Below are several records. Retype exactly those lines running from the one with "Keep writing the" through the one with "DRIP_CIRCLE = 45 * MM", end lines included, and no others.

## Recorded information
┌────────

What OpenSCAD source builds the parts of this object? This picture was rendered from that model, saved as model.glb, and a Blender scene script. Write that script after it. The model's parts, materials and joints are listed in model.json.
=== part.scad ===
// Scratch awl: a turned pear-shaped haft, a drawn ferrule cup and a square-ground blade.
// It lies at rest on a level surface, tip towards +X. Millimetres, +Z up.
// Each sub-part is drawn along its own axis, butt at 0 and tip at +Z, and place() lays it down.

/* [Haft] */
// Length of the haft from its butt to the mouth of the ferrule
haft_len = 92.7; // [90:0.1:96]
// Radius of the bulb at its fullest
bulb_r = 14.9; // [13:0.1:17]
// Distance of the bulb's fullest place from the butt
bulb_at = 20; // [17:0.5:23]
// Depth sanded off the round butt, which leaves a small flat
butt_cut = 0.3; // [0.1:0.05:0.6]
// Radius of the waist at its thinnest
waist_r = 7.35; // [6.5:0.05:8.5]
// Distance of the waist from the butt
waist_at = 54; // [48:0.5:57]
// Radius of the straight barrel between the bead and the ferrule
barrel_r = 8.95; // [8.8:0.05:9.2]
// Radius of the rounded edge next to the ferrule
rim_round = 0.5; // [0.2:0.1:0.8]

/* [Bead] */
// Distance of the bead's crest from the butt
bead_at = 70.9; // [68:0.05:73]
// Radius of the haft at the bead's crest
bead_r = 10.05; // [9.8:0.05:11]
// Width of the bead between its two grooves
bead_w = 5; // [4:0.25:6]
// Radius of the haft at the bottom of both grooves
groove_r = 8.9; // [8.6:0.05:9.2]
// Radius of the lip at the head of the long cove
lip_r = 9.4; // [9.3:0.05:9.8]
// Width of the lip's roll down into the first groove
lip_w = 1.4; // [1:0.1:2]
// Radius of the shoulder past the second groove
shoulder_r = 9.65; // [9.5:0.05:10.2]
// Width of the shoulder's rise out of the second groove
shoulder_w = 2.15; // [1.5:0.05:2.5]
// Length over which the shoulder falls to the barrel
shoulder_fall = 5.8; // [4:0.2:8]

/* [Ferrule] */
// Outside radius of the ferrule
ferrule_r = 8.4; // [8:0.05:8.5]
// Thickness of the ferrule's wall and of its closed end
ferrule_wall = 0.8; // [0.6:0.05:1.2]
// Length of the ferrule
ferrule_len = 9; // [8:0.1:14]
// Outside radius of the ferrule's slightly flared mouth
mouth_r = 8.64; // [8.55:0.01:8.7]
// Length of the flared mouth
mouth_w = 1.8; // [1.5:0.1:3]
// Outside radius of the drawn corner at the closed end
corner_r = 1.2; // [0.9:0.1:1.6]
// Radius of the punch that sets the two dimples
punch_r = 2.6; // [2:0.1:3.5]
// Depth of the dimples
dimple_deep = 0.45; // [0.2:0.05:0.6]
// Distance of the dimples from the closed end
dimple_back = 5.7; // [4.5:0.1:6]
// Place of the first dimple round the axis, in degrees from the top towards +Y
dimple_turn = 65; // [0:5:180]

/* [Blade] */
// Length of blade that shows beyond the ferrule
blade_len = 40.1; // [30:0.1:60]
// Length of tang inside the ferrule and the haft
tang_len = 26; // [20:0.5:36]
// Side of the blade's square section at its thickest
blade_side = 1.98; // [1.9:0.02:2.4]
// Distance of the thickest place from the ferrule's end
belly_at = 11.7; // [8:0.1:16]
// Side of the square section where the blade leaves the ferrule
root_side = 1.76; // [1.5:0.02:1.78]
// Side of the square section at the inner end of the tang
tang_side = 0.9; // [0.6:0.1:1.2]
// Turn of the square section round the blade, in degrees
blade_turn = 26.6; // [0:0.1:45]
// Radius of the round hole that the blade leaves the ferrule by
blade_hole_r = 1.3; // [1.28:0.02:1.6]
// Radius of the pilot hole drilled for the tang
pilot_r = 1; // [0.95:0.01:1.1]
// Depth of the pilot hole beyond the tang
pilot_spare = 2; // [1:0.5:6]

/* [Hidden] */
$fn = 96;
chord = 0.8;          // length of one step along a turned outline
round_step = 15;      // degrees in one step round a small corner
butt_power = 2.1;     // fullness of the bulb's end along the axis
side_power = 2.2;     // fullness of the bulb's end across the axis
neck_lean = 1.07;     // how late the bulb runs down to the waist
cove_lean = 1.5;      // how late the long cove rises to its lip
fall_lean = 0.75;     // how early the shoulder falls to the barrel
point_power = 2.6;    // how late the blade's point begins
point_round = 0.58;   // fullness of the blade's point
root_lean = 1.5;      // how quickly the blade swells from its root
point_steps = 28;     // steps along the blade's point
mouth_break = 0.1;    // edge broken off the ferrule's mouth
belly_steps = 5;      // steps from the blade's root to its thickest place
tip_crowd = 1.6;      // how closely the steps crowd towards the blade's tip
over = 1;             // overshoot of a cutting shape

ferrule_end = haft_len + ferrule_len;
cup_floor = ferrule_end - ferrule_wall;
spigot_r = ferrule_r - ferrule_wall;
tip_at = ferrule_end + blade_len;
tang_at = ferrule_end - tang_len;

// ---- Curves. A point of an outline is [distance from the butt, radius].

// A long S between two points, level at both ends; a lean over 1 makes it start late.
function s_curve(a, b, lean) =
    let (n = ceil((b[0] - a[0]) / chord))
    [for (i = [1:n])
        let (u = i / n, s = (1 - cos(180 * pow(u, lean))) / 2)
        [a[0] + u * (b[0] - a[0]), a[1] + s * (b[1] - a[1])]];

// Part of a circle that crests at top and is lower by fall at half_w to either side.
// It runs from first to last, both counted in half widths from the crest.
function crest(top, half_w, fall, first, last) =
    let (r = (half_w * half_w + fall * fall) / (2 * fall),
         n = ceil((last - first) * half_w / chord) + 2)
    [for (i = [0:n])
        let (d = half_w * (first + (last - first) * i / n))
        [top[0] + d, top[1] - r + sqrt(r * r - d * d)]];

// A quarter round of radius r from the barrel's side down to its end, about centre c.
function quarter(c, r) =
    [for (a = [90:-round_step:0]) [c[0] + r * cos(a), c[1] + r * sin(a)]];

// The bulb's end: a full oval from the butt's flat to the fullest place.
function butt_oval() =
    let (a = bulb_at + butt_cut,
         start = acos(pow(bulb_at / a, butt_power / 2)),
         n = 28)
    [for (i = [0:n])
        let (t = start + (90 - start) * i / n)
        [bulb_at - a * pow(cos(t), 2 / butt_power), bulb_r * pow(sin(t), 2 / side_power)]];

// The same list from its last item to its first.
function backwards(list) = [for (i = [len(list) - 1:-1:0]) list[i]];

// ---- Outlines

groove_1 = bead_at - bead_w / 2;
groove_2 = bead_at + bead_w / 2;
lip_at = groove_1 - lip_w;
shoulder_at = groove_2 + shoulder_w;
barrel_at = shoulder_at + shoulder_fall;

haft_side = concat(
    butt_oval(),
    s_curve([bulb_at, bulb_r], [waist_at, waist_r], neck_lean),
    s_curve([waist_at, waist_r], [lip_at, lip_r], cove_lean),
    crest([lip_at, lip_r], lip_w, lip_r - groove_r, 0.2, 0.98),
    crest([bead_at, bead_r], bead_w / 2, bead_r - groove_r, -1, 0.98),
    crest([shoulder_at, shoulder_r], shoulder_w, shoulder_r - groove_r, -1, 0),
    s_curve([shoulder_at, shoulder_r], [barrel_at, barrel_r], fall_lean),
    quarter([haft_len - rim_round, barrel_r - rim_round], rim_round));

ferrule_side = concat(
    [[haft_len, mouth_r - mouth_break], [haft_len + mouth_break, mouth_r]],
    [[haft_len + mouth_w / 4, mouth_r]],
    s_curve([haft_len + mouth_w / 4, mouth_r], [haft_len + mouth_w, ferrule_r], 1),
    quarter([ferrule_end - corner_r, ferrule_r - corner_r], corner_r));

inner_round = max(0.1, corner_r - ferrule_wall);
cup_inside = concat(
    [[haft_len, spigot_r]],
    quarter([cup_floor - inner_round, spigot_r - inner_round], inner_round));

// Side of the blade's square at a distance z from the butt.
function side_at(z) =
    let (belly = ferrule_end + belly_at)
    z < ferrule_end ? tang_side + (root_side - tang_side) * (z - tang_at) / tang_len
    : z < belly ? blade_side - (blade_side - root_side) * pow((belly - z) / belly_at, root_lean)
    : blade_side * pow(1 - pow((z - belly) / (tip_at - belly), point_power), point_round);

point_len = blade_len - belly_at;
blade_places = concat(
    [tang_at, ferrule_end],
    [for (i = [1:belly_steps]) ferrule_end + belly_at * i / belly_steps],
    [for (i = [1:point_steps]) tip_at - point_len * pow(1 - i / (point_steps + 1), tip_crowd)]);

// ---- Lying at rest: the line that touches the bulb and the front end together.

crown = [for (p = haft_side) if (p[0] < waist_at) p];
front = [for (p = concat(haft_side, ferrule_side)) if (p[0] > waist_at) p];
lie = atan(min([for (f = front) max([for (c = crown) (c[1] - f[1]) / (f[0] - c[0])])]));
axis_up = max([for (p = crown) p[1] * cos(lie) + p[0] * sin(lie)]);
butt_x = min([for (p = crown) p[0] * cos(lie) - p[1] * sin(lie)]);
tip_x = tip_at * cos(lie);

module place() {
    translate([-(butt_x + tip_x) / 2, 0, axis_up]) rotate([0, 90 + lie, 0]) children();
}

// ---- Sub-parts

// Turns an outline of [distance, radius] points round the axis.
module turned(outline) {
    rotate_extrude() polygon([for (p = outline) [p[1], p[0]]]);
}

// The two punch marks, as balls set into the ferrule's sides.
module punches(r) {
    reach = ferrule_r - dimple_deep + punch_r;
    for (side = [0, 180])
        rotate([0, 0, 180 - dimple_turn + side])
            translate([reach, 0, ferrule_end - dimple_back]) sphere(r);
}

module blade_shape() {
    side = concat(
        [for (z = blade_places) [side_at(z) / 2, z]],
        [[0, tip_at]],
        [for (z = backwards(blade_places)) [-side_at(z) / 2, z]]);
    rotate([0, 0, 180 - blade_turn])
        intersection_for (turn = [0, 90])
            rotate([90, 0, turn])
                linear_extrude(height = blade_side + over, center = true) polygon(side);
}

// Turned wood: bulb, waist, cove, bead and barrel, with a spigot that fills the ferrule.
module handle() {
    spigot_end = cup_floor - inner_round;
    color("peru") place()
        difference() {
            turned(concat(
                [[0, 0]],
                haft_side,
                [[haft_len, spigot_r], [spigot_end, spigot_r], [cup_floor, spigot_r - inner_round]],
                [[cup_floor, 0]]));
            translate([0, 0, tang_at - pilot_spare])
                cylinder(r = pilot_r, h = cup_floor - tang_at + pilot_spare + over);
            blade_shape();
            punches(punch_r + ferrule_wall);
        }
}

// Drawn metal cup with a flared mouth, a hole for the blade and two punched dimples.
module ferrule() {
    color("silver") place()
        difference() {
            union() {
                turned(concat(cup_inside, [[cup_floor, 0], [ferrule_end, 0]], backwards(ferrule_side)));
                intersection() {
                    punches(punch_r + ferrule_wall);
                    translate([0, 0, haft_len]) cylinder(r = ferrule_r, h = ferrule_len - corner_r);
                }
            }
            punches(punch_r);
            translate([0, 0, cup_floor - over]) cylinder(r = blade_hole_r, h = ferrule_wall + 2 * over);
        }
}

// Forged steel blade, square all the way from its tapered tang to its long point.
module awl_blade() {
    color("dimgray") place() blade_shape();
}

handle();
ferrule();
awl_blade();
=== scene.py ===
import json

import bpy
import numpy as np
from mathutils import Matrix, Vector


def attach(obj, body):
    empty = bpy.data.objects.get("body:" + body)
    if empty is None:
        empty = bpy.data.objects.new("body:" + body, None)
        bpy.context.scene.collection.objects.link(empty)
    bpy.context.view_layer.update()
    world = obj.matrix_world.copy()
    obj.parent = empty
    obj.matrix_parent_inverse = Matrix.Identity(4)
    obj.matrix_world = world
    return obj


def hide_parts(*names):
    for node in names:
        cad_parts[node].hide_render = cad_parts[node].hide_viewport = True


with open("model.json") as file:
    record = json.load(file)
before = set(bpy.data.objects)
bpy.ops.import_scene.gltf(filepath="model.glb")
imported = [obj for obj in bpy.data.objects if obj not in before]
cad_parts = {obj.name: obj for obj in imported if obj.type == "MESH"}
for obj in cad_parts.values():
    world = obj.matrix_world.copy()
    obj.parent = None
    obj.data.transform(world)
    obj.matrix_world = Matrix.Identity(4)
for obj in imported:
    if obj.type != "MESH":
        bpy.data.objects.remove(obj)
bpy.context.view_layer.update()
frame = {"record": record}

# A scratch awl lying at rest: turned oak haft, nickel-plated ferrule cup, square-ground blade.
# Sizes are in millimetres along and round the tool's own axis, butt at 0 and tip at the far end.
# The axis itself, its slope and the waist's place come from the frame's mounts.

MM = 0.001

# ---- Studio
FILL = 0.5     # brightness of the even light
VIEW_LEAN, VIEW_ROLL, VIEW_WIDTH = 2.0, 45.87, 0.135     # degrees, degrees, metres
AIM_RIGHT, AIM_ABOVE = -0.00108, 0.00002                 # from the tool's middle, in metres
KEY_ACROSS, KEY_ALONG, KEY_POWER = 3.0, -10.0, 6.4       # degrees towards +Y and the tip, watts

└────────
┌────────

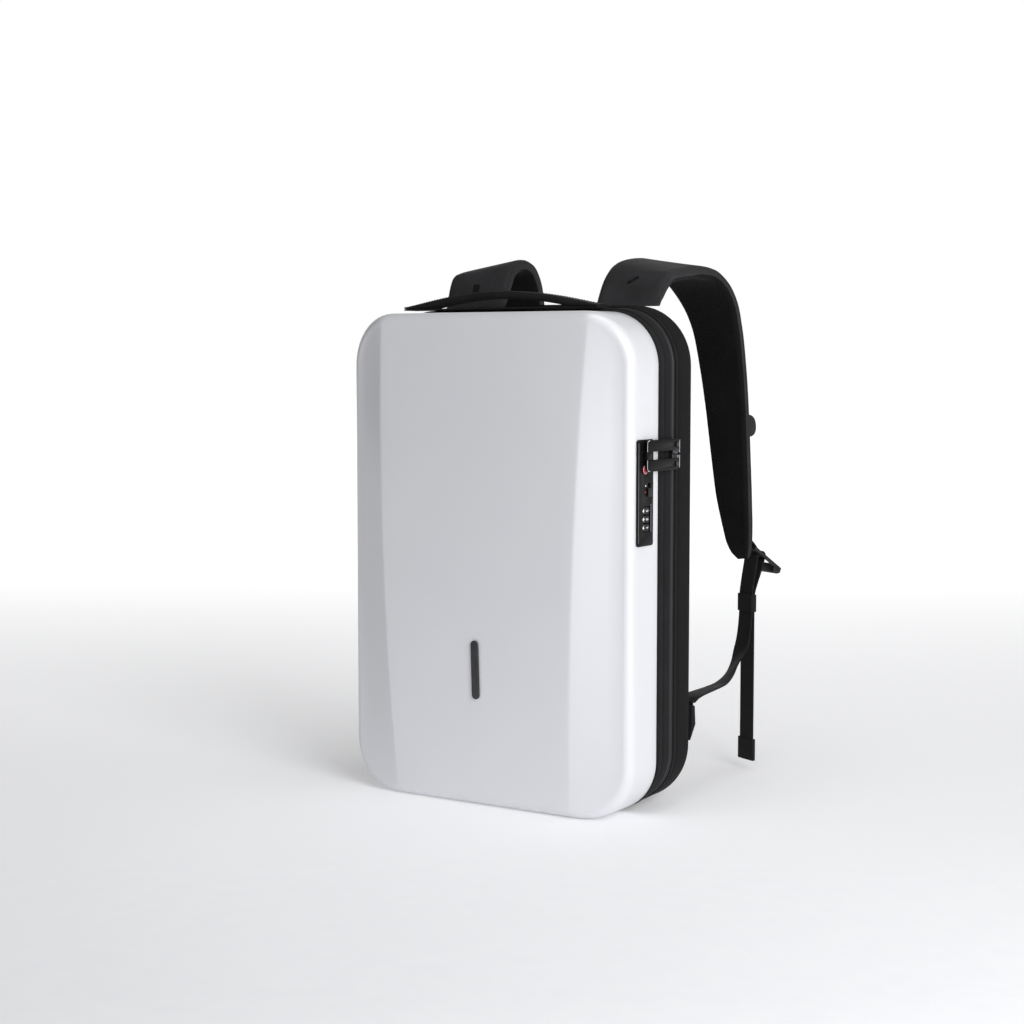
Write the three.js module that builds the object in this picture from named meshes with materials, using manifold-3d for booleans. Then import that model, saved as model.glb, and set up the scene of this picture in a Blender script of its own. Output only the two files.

└────────
┌────────

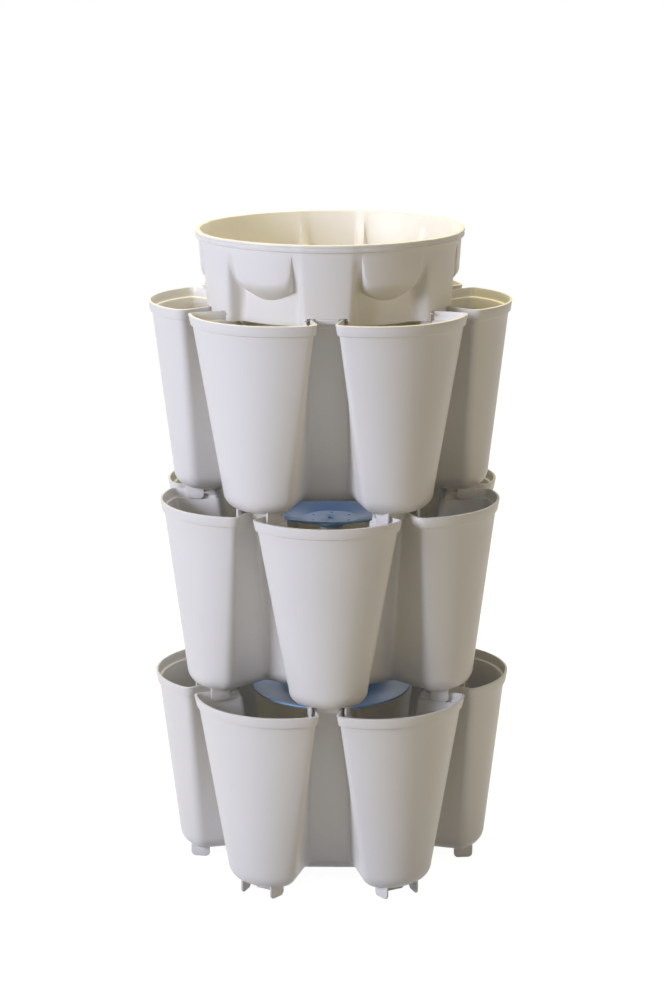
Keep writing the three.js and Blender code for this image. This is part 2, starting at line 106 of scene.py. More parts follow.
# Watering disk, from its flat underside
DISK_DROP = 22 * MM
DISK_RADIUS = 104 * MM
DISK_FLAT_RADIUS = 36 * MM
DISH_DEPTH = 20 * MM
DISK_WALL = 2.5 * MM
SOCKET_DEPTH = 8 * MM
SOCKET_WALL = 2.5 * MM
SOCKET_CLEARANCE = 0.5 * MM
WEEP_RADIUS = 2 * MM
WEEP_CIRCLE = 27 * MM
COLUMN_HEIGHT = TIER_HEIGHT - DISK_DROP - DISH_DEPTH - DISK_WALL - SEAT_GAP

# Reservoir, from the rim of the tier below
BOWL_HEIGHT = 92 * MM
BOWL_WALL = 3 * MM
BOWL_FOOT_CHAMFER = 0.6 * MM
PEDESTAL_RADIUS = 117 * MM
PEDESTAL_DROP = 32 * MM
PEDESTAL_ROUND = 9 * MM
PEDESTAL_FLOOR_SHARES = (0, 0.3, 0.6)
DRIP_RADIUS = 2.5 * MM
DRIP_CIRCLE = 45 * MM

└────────

## Response to the task
Keep writing the three.js and Blender code for this image. This is part 2, starting at line 106 of scene.py. More parts follow.
# Watering disk, from its flat underside
DISK_DROP = 22 * MM
DISK_RADIUS = 104 * MM
DISK_FLAT_RADIUS = 36 * MM
DISH_DEPTH = 20 * MM
DISK_WALL = 2.5 * MM
SOCKET_DEPTH = 8 * MM
SOCKET_WALL = 2.5 * MM
SOCKET_CLEARANCE = 0.5 * MM
WEEP_RADIUS = 2 * MM
WEEP_CIRCLE = 27 * MM
COLUMN_HEIGHT = TIER_HEIGHT - DISK_DROP - DISH_DEPTH - DISK_WALL - SEAT_GAP

# Reservoir, from the rim of the tier below
BOWL_HEIGHT = 92 * MM
BOWL_WALL = 3 * MM
BOWL_FOOT_CHAMFER = 0.6 * MM
PEDESTAL_RADIUS = 117 * MM
PEDESTAL_DROP = 32 * MM
PEDESTAL_ROUND = 9 * MM
PEDESTAL_FLOOR_SHARES = (0, 0.3, 0.6)
DRIP_RADIUS = 2.5 * MM
DRIP_CIRCLE = 45 * MM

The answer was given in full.